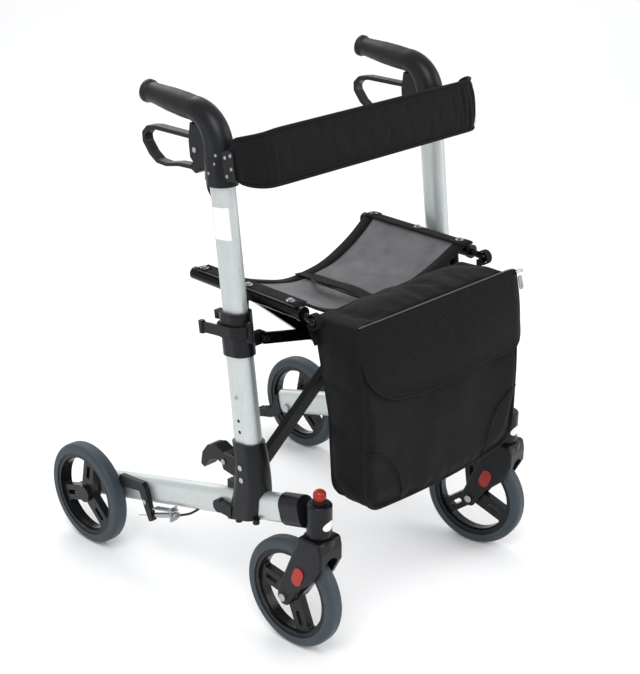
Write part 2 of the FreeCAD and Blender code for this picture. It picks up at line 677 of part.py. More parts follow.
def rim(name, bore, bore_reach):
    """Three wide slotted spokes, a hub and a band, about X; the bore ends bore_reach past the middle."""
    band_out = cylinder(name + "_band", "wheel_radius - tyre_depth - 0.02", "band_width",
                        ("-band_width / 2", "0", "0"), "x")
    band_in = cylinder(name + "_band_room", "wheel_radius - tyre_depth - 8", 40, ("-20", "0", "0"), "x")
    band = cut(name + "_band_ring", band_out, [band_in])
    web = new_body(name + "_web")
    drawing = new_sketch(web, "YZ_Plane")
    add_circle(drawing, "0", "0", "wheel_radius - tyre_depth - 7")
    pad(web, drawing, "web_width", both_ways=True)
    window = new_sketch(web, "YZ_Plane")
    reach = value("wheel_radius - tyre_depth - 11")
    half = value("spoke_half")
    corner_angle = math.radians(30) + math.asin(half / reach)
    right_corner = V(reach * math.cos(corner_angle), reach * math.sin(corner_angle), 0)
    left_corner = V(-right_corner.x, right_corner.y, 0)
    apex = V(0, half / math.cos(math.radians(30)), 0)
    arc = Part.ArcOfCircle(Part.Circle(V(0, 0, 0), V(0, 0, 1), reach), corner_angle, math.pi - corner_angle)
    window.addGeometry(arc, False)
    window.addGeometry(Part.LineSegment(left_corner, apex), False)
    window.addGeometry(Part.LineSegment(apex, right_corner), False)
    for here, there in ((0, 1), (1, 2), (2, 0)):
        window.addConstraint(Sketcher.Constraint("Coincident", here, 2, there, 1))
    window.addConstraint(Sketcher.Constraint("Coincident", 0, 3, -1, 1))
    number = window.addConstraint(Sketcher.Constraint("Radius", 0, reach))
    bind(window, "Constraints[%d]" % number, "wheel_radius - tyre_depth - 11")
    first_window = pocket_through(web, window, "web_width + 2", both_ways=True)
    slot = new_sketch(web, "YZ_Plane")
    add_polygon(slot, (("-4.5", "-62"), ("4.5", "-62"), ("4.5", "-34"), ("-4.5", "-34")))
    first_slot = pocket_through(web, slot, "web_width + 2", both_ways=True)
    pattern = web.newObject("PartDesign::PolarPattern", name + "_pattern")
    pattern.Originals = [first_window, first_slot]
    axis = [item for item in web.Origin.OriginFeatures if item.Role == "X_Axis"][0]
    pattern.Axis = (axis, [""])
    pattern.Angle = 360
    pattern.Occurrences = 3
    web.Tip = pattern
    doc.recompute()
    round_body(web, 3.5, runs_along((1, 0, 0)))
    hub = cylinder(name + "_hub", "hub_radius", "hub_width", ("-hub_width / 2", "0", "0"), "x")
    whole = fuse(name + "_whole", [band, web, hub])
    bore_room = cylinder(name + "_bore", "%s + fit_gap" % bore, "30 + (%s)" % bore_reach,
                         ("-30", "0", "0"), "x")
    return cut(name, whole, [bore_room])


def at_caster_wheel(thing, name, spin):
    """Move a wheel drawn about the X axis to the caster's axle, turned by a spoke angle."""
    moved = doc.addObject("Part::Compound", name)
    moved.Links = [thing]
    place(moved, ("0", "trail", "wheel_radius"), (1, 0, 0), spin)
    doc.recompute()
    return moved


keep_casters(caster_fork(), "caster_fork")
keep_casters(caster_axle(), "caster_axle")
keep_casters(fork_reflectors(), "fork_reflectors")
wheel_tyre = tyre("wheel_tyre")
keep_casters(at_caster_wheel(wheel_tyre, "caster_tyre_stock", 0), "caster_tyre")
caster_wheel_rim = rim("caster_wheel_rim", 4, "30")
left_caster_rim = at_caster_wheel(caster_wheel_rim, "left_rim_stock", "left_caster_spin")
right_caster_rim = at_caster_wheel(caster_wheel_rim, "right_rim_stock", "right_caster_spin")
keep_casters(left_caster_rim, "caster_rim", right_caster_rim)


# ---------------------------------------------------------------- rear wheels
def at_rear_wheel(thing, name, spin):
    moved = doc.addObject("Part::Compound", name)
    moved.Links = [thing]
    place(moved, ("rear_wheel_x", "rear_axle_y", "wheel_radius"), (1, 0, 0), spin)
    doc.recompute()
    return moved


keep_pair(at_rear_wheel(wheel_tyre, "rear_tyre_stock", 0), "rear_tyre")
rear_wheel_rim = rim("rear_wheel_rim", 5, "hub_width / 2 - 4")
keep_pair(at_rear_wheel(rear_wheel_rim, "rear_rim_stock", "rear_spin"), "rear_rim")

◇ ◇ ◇

■ **WHAT YOU NEED TO DO**
Print all of the data exactly as it was given.

■ **TASK RESULT**
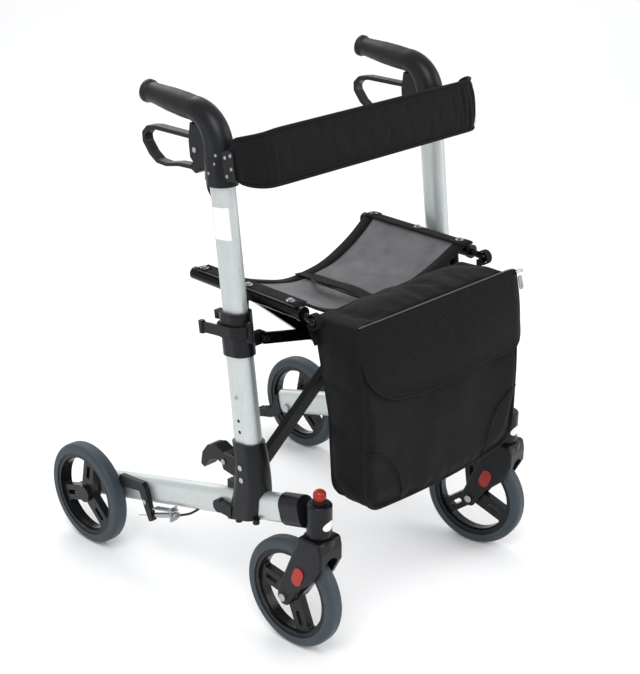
Write part 2 of the FreeCAD and Blender code for this picture. It picks up at line 677 of part.py. More parts follow.
def rim(name, bore, bore_reach):
    """Three wide slotted spokes, a hub and a band, about X; the bore ends bore_reach past the middle."""
    band_out = cylinder(name + "_band", "wheel_radius - tyre_depth - 0.02", "band_width",
                        ("-band_width / 2", "0", "0"), "x")
    band_in = cylinder(name + "_band_room", "wheel_radius - tyre_depth - 8", 40, ("-20", "0", "0"), "x")
    band = cut(name + "_band_ring", band_out, [band_in])
    web = new_body(name + "_web")
    drawing = new_sketch(web, "YZ_Plane")
    add_circle(drawing, "0", "0", "wheel_radius - tyre_depth - 7")
    pad(web, drawing, "web_width", both_ways=True)
    window = new_sketch(web, "YZ_Plane")
    reach = value("wheel_radius - tyre_depth - 11")
    half = value("spoke_half")
    corner_angle = math.radians(30) + math.asin(half / reach)
    right_corner = V(reach * math.cos(corner_angle), reach * math.sin(corner_angle), 0)
    left_corner = V(-right_corner.x, right_corner.y, 0)
    apex = V(0, half / math.cos(math.radians(30)), 0)
    arc = Part.ArcOfCircle(Part.Circle(V(0, 0, 0), V(0, 0, 1), reach), corner_angle, math.pi - corner_angle)
    window.addGeometry(arc, False)
    window.addGeometry(Part.LineSegment(left_corner, apex), False)
    window.addGeometry(Part.LineSegment(apex, right_corner), False)
    for here, there in ((0, 1), (1, 2), (2, 0)):
        window.addConstraint(Sketcher.Constraint("Coincident", here, 2, there, 1))
    window.addConstraint(Sketcher.Constraint("Coincident", 0, 3, -1, 1))
    number = window.addConstraint(Sketcher.Constraint("Radius", 0, reach))
    bind(window, "Constraints[%d]" % number, "wheel_radius - tyre_depth - 11")
    first_window = pocket_through(web, window, "web_width + 2", both_ways=True)
    slot = new_sketch(web, "YZ_Plane")
    add_polygon(slot, (("-4.5", "-62"), ("4.5", "-62"), ("4.5", "-34"), ("-4.5", "-34")))
    first_slot = pocket_through(web, slot, "web_width + 2", both_ways=True)
    pattern = web.newObject("PartDesign::PolarPattern", name + "_pattern")
    pattern.Originals = [first_window, first_slot]
    axis = [item for item in web.Origin.OriginFeatures if item.Role == "X_Axis"][0]
    pattern.Axis = (axis, [""])
    pattern.Angle = 360
    pattern.Occurrences = 3
    web.Tip = pattern
    doc.recompute()
    round_body(web, 3.5, runs_along((1, 0, 0)))
    hub = cylinder(name + "_hub", "hub_radius", "hub_width", ("-hub_width / 2", "0", "0"), "x")
    whole = fuse(name + "_whole", [band, web, hub])
    bore_room = cylinder(name + "_bore", "%s + fit_gap" % bore, "30 + (%s)" % bore_reach,
                         ("-30", "0", "0"), "x")
    return cut(name, whole, [bore_room])


def at_caster_wheel(thing, name, spin):
    """Move a wheel drawn about the X axis to the caster's axle, turned by a spoke angle."""
    moved = doc.addObject("Part::Compound", name)
    moved.Links = [thing]
    place(moved, ("0", "trail", "wheel_radius"), (1, 0, 0), spin)
    doc.recompute()
    return moved


keep_casters(caster_fork(), "caster_fork")
keep_casters(caster_axle(), "caster_axle")
keep_casters(fork_reflectors(), "fork_reflectors")
wheel_tyre = tyre("wheel_tyre")
keep_casters(at_caster_wheel(wheel_tyre, "caster_tyre_stock", 0), "caster_tyre")
caster_wheel_rim = rim("caster_wheel_rim", 4, "30")
left_caster_rim = at_caster_wheel(caster_wheel_rim, "left_rim_stock", "left_caster_spin")
right_caster_rim = at_caster_wheel(caster_wheel_rim, "right_rim_stock", "right_caster_spin")
keep_casters(left_caster_rim, "caster_rim", right_caster_rim)


# ---------------------------------------------------------------- rear wheels
def at_rear_wheel(thing, name, spin):
    moved = doc.addObject("Part::Compound", name)
    moved.Links = [thing]
    place(moved, ("rear_wheel_x", "rear_axle_y", "wheel_radius"), (1, 0, 0), spin)
    doc.recompute()
    return moved


keep_pair(at_rear_wheel(wheel_tyre, "rear_tyre_stock", 0), "rear_tyre")
rear_wheel_rim = rim("rear_wheel_rim", 5, "hub_width / 2 - 4")
keep_pair(at_rear_wheel(rear_wheel_rim, "rear_rim_stock", "rear_spin"), "rear_rim")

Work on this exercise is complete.